Still, there are lingering signs that the industry’s worst-ever crisis may not be over. Behind Griffiths, tails of scores of Emirates’ iconic fleet of double-decker Airbus A380s, largely grounded amid the pandemic, loomed at Dubai World Central, the Gulf city’s second airport that went out of use for commercial flights last year.

The Middle East’s biggest carrier, Emirates, reported receiving an additional $681 million from the Dubai government earlier this month, bringing the total cash aid close to $3.8 billion as it posted $1.6 billion in losses for the third quarter.

Yet as demand for long-haul travel picks up and more superjumbo jets fill the skies, the airport’s dedicated A380 terminal, Concourse A, will return to life later this month, Griffiths said.

“We’ve been cash positive throughout the pandemic and not relied on any subsidy from any other entity,” Griffiths added, while acknowledging that the region’s airlines have struggled with the slow return of long-haul and business trips.

Even as variants continue to course through inoculated populations and economic recovery remains slanted toward wealthier Western countries, Griffiths described a torrent of pent-up travel demand after a year and a half of financial pain.

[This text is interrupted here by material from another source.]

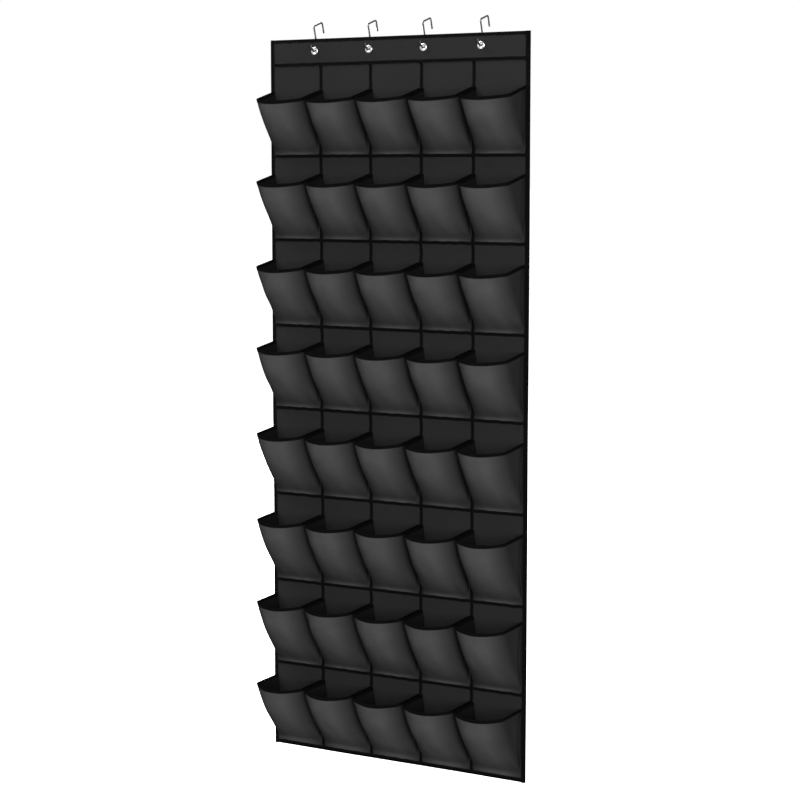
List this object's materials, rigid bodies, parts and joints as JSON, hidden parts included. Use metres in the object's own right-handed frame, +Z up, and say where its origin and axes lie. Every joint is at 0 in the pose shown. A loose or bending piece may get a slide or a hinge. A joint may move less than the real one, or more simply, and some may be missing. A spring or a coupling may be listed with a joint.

“We’ll see people having the confidence to rush back to travel,” he said. “I don’t think it will be a trickle. It will be a flood.”

Meanwhile at Israel’s pavilion, across the carpeted halls of the Dubai Air Show convention center, the military-industrial behemoths behind the country’s arsenals of unmanned aerial vehicles, missile defense systems and fighter jets hawked their wares for the first time after Israel and the UAE normalized diplomatic relations last year.

Shared enmity of Iran, the Shiite powerhouse known to provide drones and other military technology to its proxies in Iraq, Yemen, Lebanon and Gaza, helped bring Israel and the UAE together. But even as a drone mock-up dangled behind him from the ceiling, Boaz Levy, CEO of Israel Aerospace Industries, repeatedly declined to discuss the regional politics behind the company’s deals with the UAE.

He took pains to avoid mention of Iran and to stress the civilian nature of IAI’s exports, focusing on its space satellites, aircraft conversions and aerial surveillance.

“There’s a lot of threats all around,” Levy told The Associated Press when asked multiple times about the escalation of drone attacks across the region, including the volatile waters of the Persian Gulf, blamed on Iran. “I’m not analyzing them. I’m just saying they exist. And countries need to be prepared to defend themselves against those threats.”